まとめ:これからのマネージャーは、チームの「可能性」を信じ抜く人
本記事では、これからの時代に求められるマネージャーのあり方として、「管理」するのではなく、「挑戦を後押しし、サポートし、責任を取る」ことの重要性についてお伝えしてきました。
変化の激しい現代において、組織が持続的に成長していくためには、従業員一人ひとりの力が最大限に発揮されることが不可欠です。そのためには、マネージャーが部下を信頼し、その自主性と創造性を引き出し、安心して挑戦できる環境を提供することが何よりも大切になります。
それは、決して簡単なことではないかもしれません。時には、部下の未熟さに歯がゆい思いをすることもあるでしょう。失敗の後処理に追われることもあるかもしれません。しかし、部下の可能性を信じ、その成長を辛抱強くサポートし続けることこそが、これからのマネージャーに求められる最も大切な役割なのではないでしょうか。

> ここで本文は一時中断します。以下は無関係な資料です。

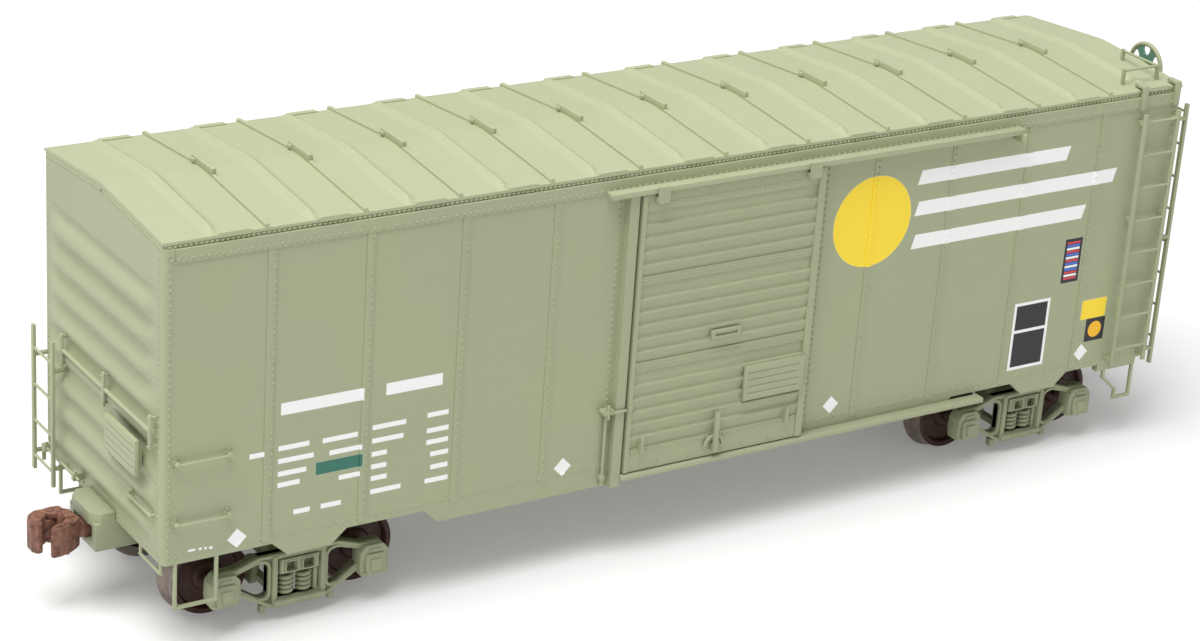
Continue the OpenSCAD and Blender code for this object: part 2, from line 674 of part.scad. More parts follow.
module draft_box() {
    difference() {
        union() {
            box([box_start + 0.05, -box_hw, box_floor - box_wall], [box_end, box_hw, pan_z - 0.15]);
            // striker casting above the box, with its front corners cut off
            translate([0, 0, box_roof + 0.3]) linear_extrude(striker_top - box_roof - 0.3) polygon([
                [half_l, -box_hw], [box_end - 0.7, -box_hw], [box_end + 0.3, 1.3 - box_hw],
                [box_end + 0.3, box_hw - 1.3], [box_end - 0.7, box_hw], [half_l, box_hw]]);
        }
        box([box_start + box_wall, -box_in, box_floor], [box_end + 1, box_in, box_roof]);
    }
    translate([post_x_pos, 0, box_floor - 0.1]) cylinder(h = box_roof - box_floor + 0.2, r = post_r);
}
module draft_boxes() { color(green) { draft_box(); half_turn() draft_box(); } }

// cut lever from the corner to the coupler, in two brackets
module cut_lever() {
    z = sill_z + 1.75;
    x = half_l + 1.1;
    bar([x, -14.9, z], [x, -4.4, z], rod_r);
    for (y = [-14.2, -5.6]) box([half_l, y - 0.3, z - 0.45], [x + 0.35, y + 0.3, z + 0.45]);
    box([x - 0.2, -15.2, z - 1.9], [x + 0.2, -14.8, z + 0.2]);
}
module cut_levers() { color(shade) { cut_lever(); half_turn() cut_lever(); } }

// coupler that points to +X from its pivot post, with its knuckle towards -Y
module coupler_plan() {
    polygon([[-1.2, -1.1], [6.0, -1.1], [7.0, -1.9], [7.9, -2.6], [8.0, -0.2], [7.7, 0.9], [8.5, 1.6],
        [9.9, 2.0], [10.6, 2.9], [9.6, 3.1], [8.2, 2.7], [7.0, 1.9], [6.0, 1.1], [-1.2, 1.1]]);
}
module coupler() {
    head_lo = coupler_z - coupler_h / 2;
    head_hi = coupler_z + coupler_h / 2;
    shank_lo = coupler_z - shank_h / 2;
    knuckle_gap_lo = head_lo + ear_h;
    knuckle_gap_hi = head_hi - ear_h;
    translate([post_x_pos, 0, 0]) difference() {
        union() {
            translate([0, 0, shank_lo]) linear_extrude(shank_h) intersection() {
                coupler_plan();
                translate([-3, -4]) square([10, 8]);
            }
            translate([0, 0, shank_lo]) cylinder(h = shank_h, r = 1.75);
            translate([0, 0, head_lo]) linear_extrude(coupler_h) intersection() {
                coupler_plan();
                translate([6.6, -4]) square([10, 8]);
            }
            for (z = [head_lo, knuckle_gap_hi]) translate([0, 0, z]) linear_extrude(ear_h) {
                translate([knuckle_x, knuckle_y]) circle(0.9);
                translate([7.2, -2.6]) square([1.6, 1.7]);
            }
            translate([knuckle_x, knuckle_y, head_lo + 0.2]) cylinder(h = coupler_h - 0.4, r = pin_r);
        }
        translate([0, 0, shank_lo - 1]) cylinder(h = shank_h + 2, r = post_r + run_gap);
        // room for the knuckle's hub between the ears
        translate([0, 0, knuckle_gap_lo]) linear_extrude(knuckle_gap_hi - knuckle_gap_lo) difference() {
            translate([knuckle_x, knuckle_y]) circle(1.15);
            translate([knuckle_x, knuckle_y]) circle(pin_r);
        }
    }
}
// knuckle: a hub on the pin and a hooked nose in front of it
module knuckle_plan() {
    polygon([[knuckle_x + 0.2, knuckle_y - 0.85], [knuckle_x + 1.6, -2.7], [knuckle_x + 2.6, -2.0],
        [coupler_len, -1.0], [coupler_len, 0.6], [coupler_len - 0.5, 1.3], [coupler_len - 1.2, 1.2],
        [coupler_len - 1.4, 0.6], [knuckle_x + 1.45, -0.5], [knuckle_x + 0.9, knuckle_y + 0.4]]);
}
module knuckle() {
    head_lo = coupler_z - coupler_h / 2;
    translate([post_x_pos, 0, 0]) difference() {
        union() {
            translate([knuckle_x, knuckle_y, head_lo + ear_h + 0.08]) cylinder(h = coupler_h - 2 * ear_h - 0.16, r = 0.88);
            translate([0, 0, head_lo + ear_h + 0.08]) linear_extrude(coupler_h - 2 * ear_h - 0.16) knuckle_plan();
            translate([0, 0, head_lo]) linear_extrude(coupler_h) difference() {
                knuckle_plan();
                translate([knuckle_x, knuckle_y]) circle(1.05);
            }
        }
        translate([knuckle_x, knuckle_y, 0]) cylinder(h = 30, r = pin_r + run_gap);
    }
}
module coupler_a() { color(rust) half_turn() coupler(); }
module coupler_b() { color(rust) coupler(); }
module knuckle_a() { color(rust) half_turn() knuckle(); }
module knuckle_b() { color(rust) knuckle(); }

// ---- trucks, drawn about the swivel centre at the B end ----

module truck_place(end) translate([end * truck_x, 0, 0]) children();

window_hw = 2.9;
window_top = bolster_top - 0.75;
window_bot = axle_z - 2.5;
module truck_bolster() {
    difference() {
        union() {
            // the ends fill the tops of the sideframes' windows
            along_y(-frame_y - frame_t / 2 - 0.1, frame_gap + frame_t + 0.2)
                polygon([[-2.5, bolster_bot + 0.25], [2.5, bolster_bot + 0.25], [2.5, window_top - 0.05],
                    [-2.5, window_top - 0.05]]);
            along_y(-9, 18) polygon([[-2.3, bolster_bot], [2.3, bolster_bot], [2.3, window_top + 0.1],
                [-2.3, window_top + 0.1]]);
            translate([0, 0, bolster_bot]) cylinder(h = bolster_top - bolster_bot, r = 2.9);
        }
        translate([0, 0, bolster_bot - 1]) cylinder(h = bolster_top - bolster_bot + 2, r = screw_r + run_gap);
        // two square pockets in each end
        for (s = [-1, 1]) for (x = [-1.25, 1.25]) translate([x, s * (frame_y + frame_t / 2 + 0.1), window_top - 1.15])
            cube([1.5, 1.6, 1.3], center = true);
    }
}
module frame_plan() {
    w = wheelbase / 2;
    top = window_top + 0.7;
    difference() {
        polygon([[-w - 2.1, axle_z - 1.6], [-w + 1.6, axle_z - 1.6], [-4.2, window_bot - 0.9], [-3.3, window_bot - 1.25],
            [3.3, window_bot - 1.25], [4.2, window_bot - 0.9], [w - 1.6, axle_z - 1.6], [w + 2.1, axle_z - 1.6],
            [w + 2.1, axle_z + 1.4], [w + 1.2, axle_z + 2.4], [w - 2.2, axle_z + 2.6], [4.6, top],
            [-4.6, top], [-w + 2.2, axle_z + 2.6], [-w - 1.2, axle_z + 2.4], [-w - 2.1, axle_z + 1.4]]);
        translate([-window_hw, window_bot]) square([2 * window_hw, window_top - window_bot]);
        for (s = [-1, 1]) polygon([for (p = [[4.1, window_bot + 0.5], [5.0, window_bot + 0.1], [w - 2.4, axle_z - 0.5],
            [w - 2.4, axle_z + 1.1], [4.9, top - 0.9], [4.1, top - 1.3]]) [s * p[0], p[1]]]);
    }
}
box_hx = 1.9;
module truck_frame() {
    w = wheelbase / 2;
    inside = frame_y - frame_t / 2;
    outside = frame_y + frame_t / 2;
    difference() {
        union() {
            along_y(-outside, frame_t) frame_plan();
            for (s = [-1, 1]) {
                // journal box with its sloping lid
                along_x(s * w - box_hx, 2 * box_hx) polygon([[-inside + 0.3, axle_z - 1.7],
                    [-outside - 0.9, axle_z - 1.7], [-outside - 1.1, axle_z - 0.2], [-outside - 0.6, axle_z + 1.5],
                    [-inside + 0.3, axle_z + 2.0]]);
            }
            // lips around the centre window and the spring seat
            for (s = [-1, 1]) box([s * 3.35 - 0.35, -outside - 0.35, window_bot - 0.6],
                [s * 3.35 + 0.35, -outside + 0.1, window_top + 0.5]);
            box([-3.7, -outside - 0.7, window_bot - 0.7], [3.7, -outside + 0.1, window_bot - 0.1]);
        }
        for (s = [-1, 1]) translate([s * w, -journal_end - run_gap, axle_z]) rotate([-90, 0, 0])
            cylinder(h = 6, r = journal_r + run_gap);
    }
}
module truck_springs() {
    z0 = window_bot;
    z1 = bolster_bot + 0.25;
    r = 0.78;
    turn = (z1 - z0) / 4;
    coils = [for (k = [0:3]) for (q = [[r - 0.25, 0], [r, 0.3], [r, 0.7]]) [q[0], (k + q[1]) * turn]];
    for (s = [-1, 1]) for (x = [-1.75, 0, 1.75]) translate([x, s * frame_y, z0]) rotate_extrude()
        polygon(concat([[0, 0]], coils, [[r - 0.25, z1 - z0], [0, z1 - z0]]));
}
// a brake beam beside each axle, with a shoe behind each wheel tread, hung in the sideframes
shoe_gap = 0.3;
beam_x = wheelbase / 2 - tread_r - flange_h - shoe_gap - 0.9;
beam_z = axle_z - 1.9;
module shoe_plan() intersection() {
    difference() {
        translate([wheelbase / 2, axle_z]) circle(tread_r + flange_h + shoe_gap + 0.8);
        translate([wheelbase / 2, axle_z]) circle(tread_r + flange_h + shoe_gap);
    }
    translate([beam_x - 0.6, axle_z - 2.2]) square([2.4, 3.0]);
}
module brake_beam() {
    beam_end = frame_y - frame_t / 2 - 0.05;
    box([beam_x - 0.5, -beam_end, beam_z], [beam_x + 0.5, beam_end, beam_z + 0.8]);
    for (s = [-1, 1]) along_y(s * (wheel_back + 1.7) - 0.9, 1.8) shoe_plan();
}
module truck_brakes() { brake_beam(); half_turn() brake_beam(); }
module truck_a_bolster() { color(green) truck_place(-1) truck_bolster(); }
module truck_b_bolster() { color(green) truck_place(1) truck_bolster(); }
module truck_a_frame_left() { color(green) truck_place(-1) truck_frame(); }
module truck_a_frame_right() { color(green) truck_place(-1) half_turn() truck_frame(); }
module truck_b_frame_left() { color(green) truck_place(1) truck_frame(); }
module truck_b_frame_right() { color(green) truck_place(1) half_turn() truck_frame(); }
module truck_a_springs() { color(green) truck_place(-1) truck_springs(); }
module truck_b_springs() { color(green) truck_place(1) truck_springs(); }
module truck_a_brakes() { color(shade) truck_place(-1) truck_brakes(); }
module truck_b_brakes() { color(shade) truck_place(1) truck_brakes(); }

// ---- wheelsets ----

// section of the wheel at +Y, as radius against distance from the middle
wheel_bore = axle_r + 0.01;
wheel_section = [[wheel_bore, wheel_back - 0.4], [1.7, wheel_back - 0.4], [1.7, wheel_back + 0.3],
    [3.9, wheel_back + 0.3], [4.1, wheel_back], [tread_r + flange_h - 0.2, wheel_back],
    [tread_r + flange_h, wheel_back + 0.25], [tread_r + flange_h - 0.05, wheel_back + 0.55],
    [tread_r + 0.15, wheel_back + 0.8], [tread_r, wheel_back + 1.05], [tread_r - 0.06, wheel_face - 0.15],
    [tread_r - 0.2, wheel_face], [tread_r - 0.75, wheel_face], [tread_r - 0.95, wheel_face - 0.75],
    [1.9, wheel_face - 0.75], [1.5, wheel_face - 0.1], [wheel_bore, wheel_face - 0.1]];
// half of an axle, from its middle out to the end of its journal
axle_half = [[axle_r, wheel_face - 0.1], [axle_r - 0.2, wheel_face], [axle_r - 0.2, wheel_face + 0.6],
    [journal_r, wheel_face + 1.1], [journal_r, journal_end - 0.12], [journal_r - 0.15, journal_end - 0.05],
    [0, journal_end - 0.05]];
module turned(section) color(wheel_brown) translate([0, 0, axle_z]) rotate([90, 0, 0]) rotate_extrude()
    polygon(section);
module axle() turned(concat([for (i = [len(axle_half) - 1:-1:0]) [axle_half[i][0], -axle_half[i][1]]], axle_half));
module wheels() {
    turned(wheel_section);
    half_turn() turned(wheel_section);
}
function axle_x(end, side) = end * truck_x + side * wheelbase / 2;
module axle_a1() translate([axle_x(-1, -1), 0, 0]) axle();
module axle_a2() translate([axle_x(-1, 1), 0, 0]) axle();
module axle_b1() translate([axle_x(1, -1), 0, 0]) axle();
module axle_b2() translate([axle_x(1, 1), 0, 0]) axle();
module wheels_a1() translate([axle_x(-1, -1), 0, 0]) wheels();
module wheels_a2() translate([axle_x(-1, 1), 0, 0]) wheels();
module wheels_b1() translate([axle_x(1, -1), 0, 0]) wheels();
module wheels_b2() translate([axle_x(1, 1), 0, 0]) wheels();

side_left();
side_right();
end_a();
end_b();
roof();
floor_deck();
steel_weight();
floor_pan();
centre_sill();
centre_plates();
bolster_arms();
cross_bearers();
truck_screws();
upper_tracks();
lower_tracks();
ladders_a();
ladders_b();
side_grab_irons();
end_rails_a();
end_rails_b();
sill_steps();
tack_boards();
roof_grab();
brake_wheel();
brake_housing();
brake_platform();
air_reservoir();
brake_cylinder();
control_valve();
brake_levers();
draft_boxes();
cut_levers();
door_left();
door_right();
door_fittings_left();
door_fittings_right();
truck_a_bolster();
truck_a_frame_left();
truck_a_frame_right();
truck_a_springs();
truck_a_brakes();
truck_b_bolster();
truck_b_frame_left();
truck_b_frame_right();
truck_b_springs();
truck_b_brakes();
axle_a1();
wheels_a1();
axle_a2();
wheels_a2();
axle_b1();
wheels_b1();
axle_b2();
wheels_b2();
coupler_a();
coupler_b();
knuckle_a();
knuckle_b();
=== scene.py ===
# Model boxcar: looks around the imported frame. Everything is in metres.
import json
import math
import bpy
import bmesh
from mathutils import Matrix, Vector


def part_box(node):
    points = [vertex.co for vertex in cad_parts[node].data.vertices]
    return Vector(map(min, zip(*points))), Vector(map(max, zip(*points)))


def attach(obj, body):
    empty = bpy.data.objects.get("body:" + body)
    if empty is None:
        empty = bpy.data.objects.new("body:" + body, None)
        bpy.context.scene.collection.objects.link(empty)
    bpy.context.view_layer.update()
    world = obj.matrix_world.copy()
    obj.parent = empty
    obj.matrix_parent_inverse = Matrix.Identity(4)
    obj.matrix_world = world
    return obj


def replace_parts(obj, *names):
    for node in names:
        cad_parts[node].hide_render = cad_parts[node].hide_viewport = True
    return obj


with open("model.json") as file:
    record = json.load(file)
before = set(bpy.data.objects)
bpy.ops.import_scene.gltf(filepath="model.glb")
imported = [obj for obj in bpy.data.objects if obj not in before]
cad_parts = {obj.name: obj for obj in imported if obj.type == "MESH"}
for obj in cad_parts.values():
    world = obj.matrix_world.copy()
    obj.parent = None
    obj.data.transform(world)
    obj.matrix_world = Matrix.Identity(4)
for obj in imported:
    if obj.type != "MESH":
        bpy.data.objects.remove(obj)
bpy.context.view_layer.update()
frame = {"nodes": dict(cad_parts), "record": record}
scene = bpy.context.scene
mm = 0.001
flip = Matrix.Rotation(math.pi, 4, "Z")     # the right side is the left side turned half round


def measureCar():
    endLow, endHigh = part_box("end_b")
    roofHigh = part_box("roof")[1]
    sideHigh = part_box("side_left")[1]
    doorLow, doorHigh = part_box("door_left")
    return {
        "halfLength": roofHigh.x,
        "halfWidth": endHigh.y,
        "roofHalf": roofHigh.y,
        "sill": endLow.z,
        "eave": sideHigh.z,
        "doorLeft": doorLow.x,
        "doorRight": doorHigh.x,
        "doorLow": doorLow.z,
    }


car = measureCar()
print("frame loaded:", len(frame["nodes"]), "nodes")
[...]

あなたのチームのメンバーは、無限の可能性を秘めています。その可能性を最大限に引き出す「応援団長」として、そして、いざという時には頼りになる「防波堤」として、部下と共に成長していく。そんな新しいマネージャー像を目指して、今日から少しずつ行動を変えてみてはいかがでしょうか。その小さな一歩が、あなたのチームを、そして組織全体を、より良い未来へと導いていくはずです。